**What the task asks**
Print the whole listing exactly.

** begin Provided data **

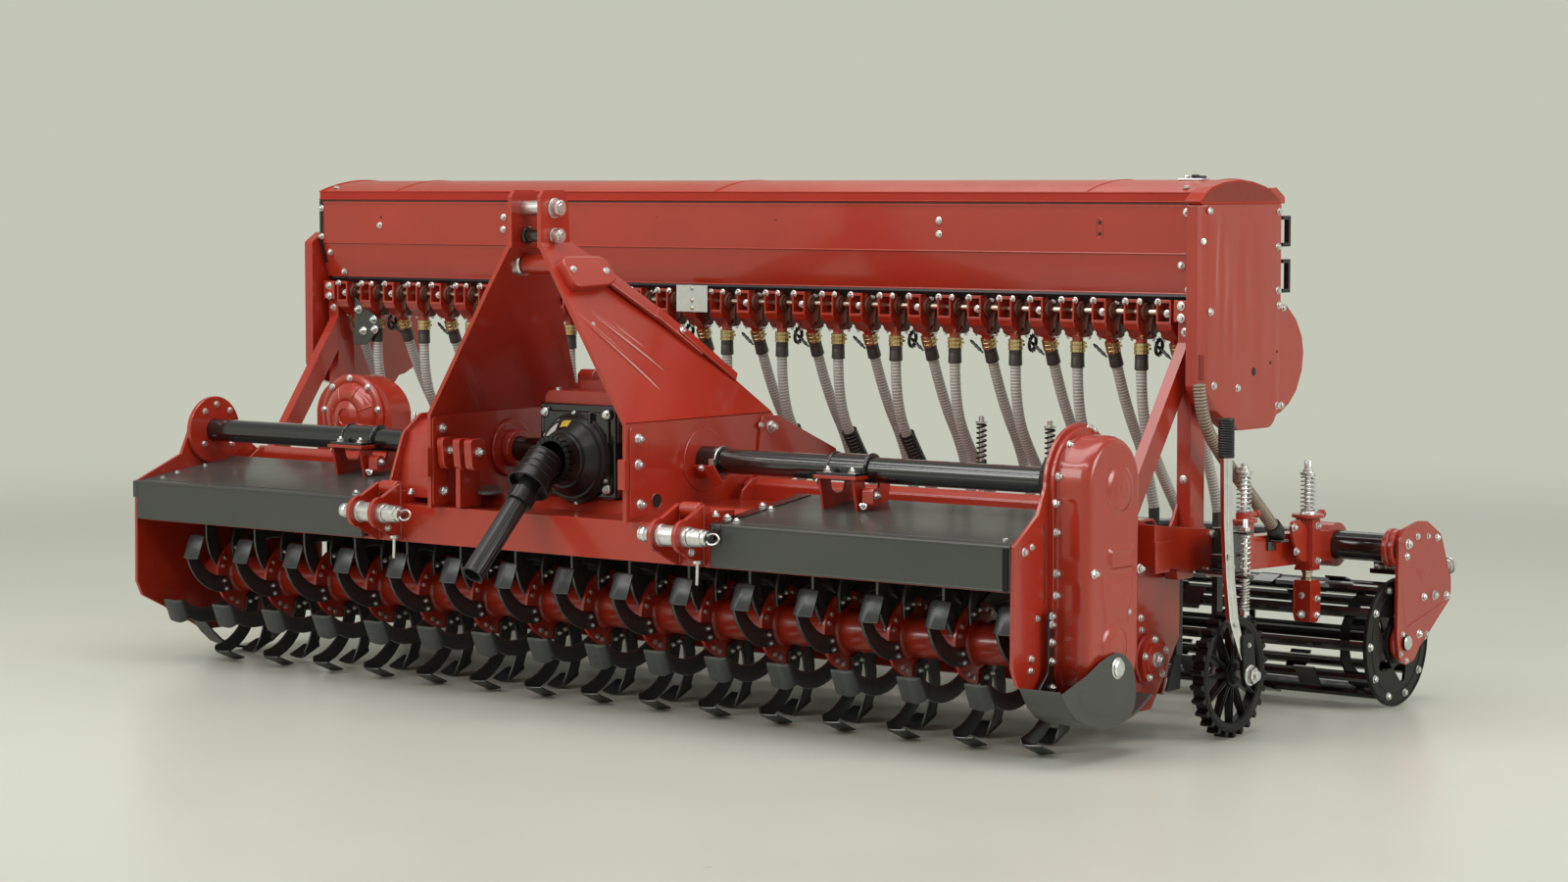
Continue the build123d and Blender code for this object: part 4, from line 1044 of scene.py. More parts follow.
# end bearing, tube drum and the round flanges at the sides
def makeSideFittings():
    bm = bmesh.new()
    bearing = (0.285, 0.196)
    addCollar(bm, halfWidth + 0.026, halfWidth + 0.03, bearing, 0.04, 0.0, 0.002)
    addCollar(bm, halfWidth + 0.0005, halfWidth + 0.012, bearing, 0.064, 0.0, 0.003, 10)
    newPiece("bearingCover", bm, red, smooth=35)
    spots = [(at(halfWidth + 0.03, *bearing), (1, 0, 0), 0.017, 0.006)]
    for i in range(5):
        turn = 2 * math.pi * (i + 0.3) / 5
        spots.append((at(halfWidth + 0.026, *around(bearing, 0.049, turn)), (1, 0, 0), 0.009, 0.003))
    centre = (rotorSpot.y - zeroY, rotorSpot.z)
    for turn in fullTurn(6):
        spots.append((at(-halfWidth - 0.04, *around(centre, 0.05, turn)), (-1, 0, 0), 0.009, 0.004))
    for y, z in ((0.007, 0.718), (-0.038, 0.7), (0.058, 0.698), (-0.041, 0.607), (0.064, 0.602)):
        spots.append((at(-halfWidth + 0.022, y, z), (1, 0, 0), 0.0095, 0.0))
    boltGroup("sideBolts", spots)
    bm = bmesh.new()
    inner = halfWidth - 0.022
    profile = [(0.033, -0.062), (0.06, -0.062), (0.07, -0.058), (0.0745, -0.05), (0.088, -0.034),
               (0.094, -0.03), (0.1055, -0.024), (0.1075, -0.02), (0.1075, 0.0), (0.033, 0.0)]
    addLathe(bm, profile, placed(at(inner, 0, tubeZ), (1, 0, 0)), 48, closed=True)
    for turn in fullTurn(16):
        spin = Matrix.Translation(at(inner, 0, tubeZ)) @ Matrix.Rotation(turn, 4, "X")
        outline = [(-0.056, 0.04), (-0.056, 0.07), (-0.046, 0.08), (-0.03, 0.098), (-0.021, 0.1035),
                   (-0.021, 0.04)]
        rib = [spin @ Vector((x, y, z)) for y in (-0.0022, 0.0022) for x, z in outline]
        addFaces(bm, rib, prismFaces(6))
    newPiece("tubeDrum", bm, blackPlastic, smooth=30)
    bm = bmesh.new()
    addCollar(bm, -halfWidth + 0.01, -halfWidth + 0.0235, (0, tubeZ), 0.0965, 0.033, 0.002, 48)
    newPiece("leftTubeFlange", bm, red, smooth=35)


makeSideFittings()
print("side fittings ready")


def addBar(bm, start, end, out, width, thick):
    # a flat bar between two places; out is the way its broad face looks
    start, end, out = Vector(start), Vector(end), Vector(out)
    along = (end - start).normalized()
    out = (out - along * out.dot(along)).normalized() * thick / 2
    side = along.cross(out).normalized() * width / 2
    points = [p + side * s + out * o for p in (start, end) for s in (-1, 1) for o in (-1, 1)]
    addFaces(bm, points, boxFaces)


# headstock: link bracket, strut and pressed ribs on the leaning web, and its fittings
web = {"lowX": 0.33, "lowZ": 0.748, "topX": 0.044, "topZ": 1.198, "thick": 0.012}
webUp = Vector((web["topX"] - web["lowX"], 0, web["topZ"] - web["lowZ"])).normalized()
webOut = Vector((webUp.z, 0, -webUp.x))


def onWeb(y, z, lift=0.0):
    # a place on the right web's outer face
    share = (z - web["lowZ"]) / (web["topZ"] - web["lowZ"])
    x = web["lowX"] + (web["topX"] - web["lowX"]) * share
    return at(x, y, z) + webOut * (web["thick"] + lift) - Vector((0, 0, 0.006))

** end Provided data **

**Written solution**
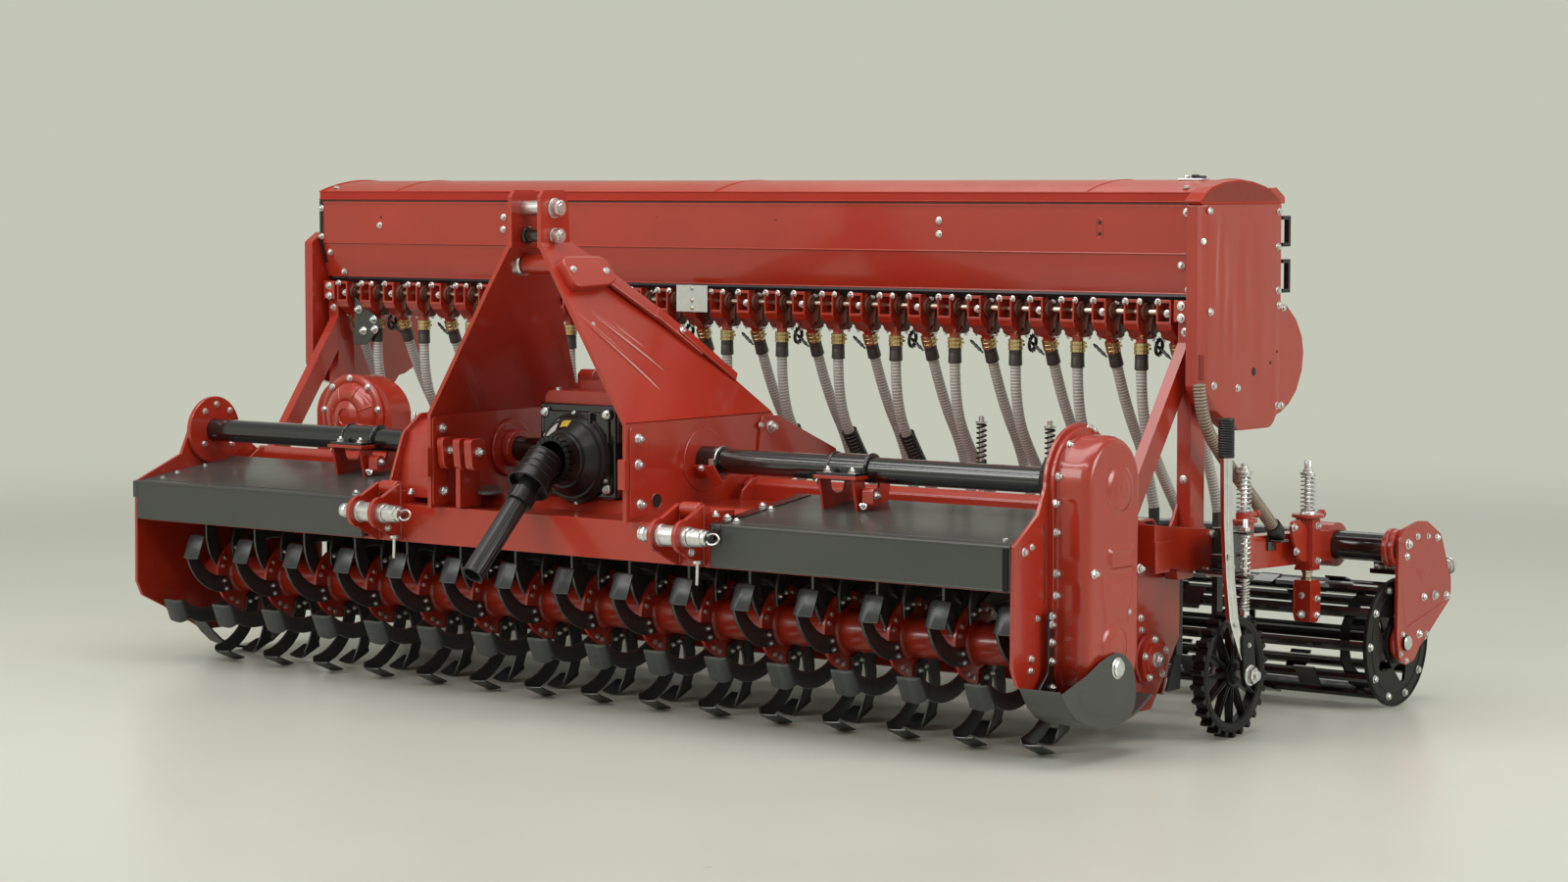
Continue the build123d and Blender code for this object: part 4, from line 1044 of scene.py. More parts follow.
# end bearing, tube drum and the round flanges at the sides
def makeSideFittings():
    bm = bmesh.new()
    bearing = (0.285, 0.196)
    addCollar(bm, halfWidth + 0.026, halfWidth + 0.03, bearing, 0.04, 0.0, 0.002)
    addCollar(bm, halfWidth + 0.0005, halfWidth + 0.012, bearing, 0.064, 0.0, 0.003, 10)
    newPiece("bearingCover", bm, red, smooth=35)
    spots = [(at(halfWidth + 0.03, *bearing), (1, 0, 0), 0.017, 0.006)]
    for i in range(5):
        turn = 2 * math.pi * (i + 0.3) / 5
        spots.append((at(halfWidth + 0.026, *around(bearing, 0.049, turn)), (1, 0, 0), 0.009, 0.003))
    centre = (rotorSpot.y - zeroY, rotorSpot.z)
    for turn in fullTurn(6):
        spots.append((at(-halfWidth - 0.04, *around(centre, 0.05, turn)), (-1, 0, 0), 0.009, 0.004))
    for y, z in ((0.007, 0.718), (-0.038, 0.7), (0.058, 0.698), (-0.041, 0.607), (0.064, 0.602)):
        spots.append((at(-halfWidth + 0.022, y, z), (1, 0, 0), 0.0095, 0.0))
    boltGroup("sideBolts", spots)
    bm = bmesh.new()
    inner = halfWidth - 0.022
    profile = [(0.033, -0.062), (0.06, -0.062), (0.07, -0.058), (0.0745, -0.05), (0.088, -0.034),
               (0.094, -0.03), (0.1055, -0.024), (0.1075, -0.02), (0.1075, 0.0), (0.033, 0.0)]
    addLathe(bm, profile, placed(at(inner, 0, tubeZ), (1, 0, 0)), 48, closed=True)
    for turn in fullTurn(16):
        spin = Matrix.Translation(at(inner, 0, tubeZ)) @ Matrix.Rotation(turn, 4, "X")
        outline = [(-0.056, 0.04), (-0.056, 0.07), (-0.046, 0.08), (-0.03, 0.098), (-0.021, 0.1035),
                   (-0.021, 0.04)]
        rib = [spin @ Vector((x, y, z)) for y in (-0.0022, 0.0022) for x, z in outline]
        addFaces(bm, rib, prismFaces(6))
    newPiece("tubeDrum", bm, blackPlastic, smooth=30)
    bm = bmesh.new()
    addCollar(bm, -halfWidth + 0.01, -halfWidth + 0.0235, (0, tubeZ), 0.0965, 0.033, 0.002, 48)
    newPiece("leftTubeFlange", bm, red, smooth=35)


makeSideFittings()
print("side fittings ready")


def addBar(bm, start, end, out, width, thick):
    # a flat bar between two places; out is the way its broad face looks
    start, end, out = Vector(start), Vector(end), Vector(out)
    along = (end - start).normalized()
    out = (out - along * out.dot(along)).normalized() * thick / 2
    side = along.cross(out).normalized() * width / 2
    points = [p + side * s + out * o for p in (start, end) for s in (-1, 1) for o in (-1, 1)]
    addFaces(bm, points, boxFaces)


# headstock: link bracket, strut and pressed ribs on the leaning web, and its fittings
web = {"lowX": 0.33, "lowZ": 0.748, "topX": 0.044, "topZ": 1.198, "thick": 0.012}
webUp = Vector((web["topX"] - web["lowX"], 0, web["topZ"] - web["lowZ"])).normalized()
webOut = Vector((webUp.z, 0, -webUp.x))


def onWeb(y, z, lift=0.0):
    # a place on the right web's outer face
    share = (z - web["lowZ"]) / (web["topZ"] - web["lowZ"])
    x = web["lowX"] + (web["topX"] - web["lowX"]) * share
    return at(x, y, z) + webOut * (web["thick"] + lift) - Vector((0, 0, 0.006))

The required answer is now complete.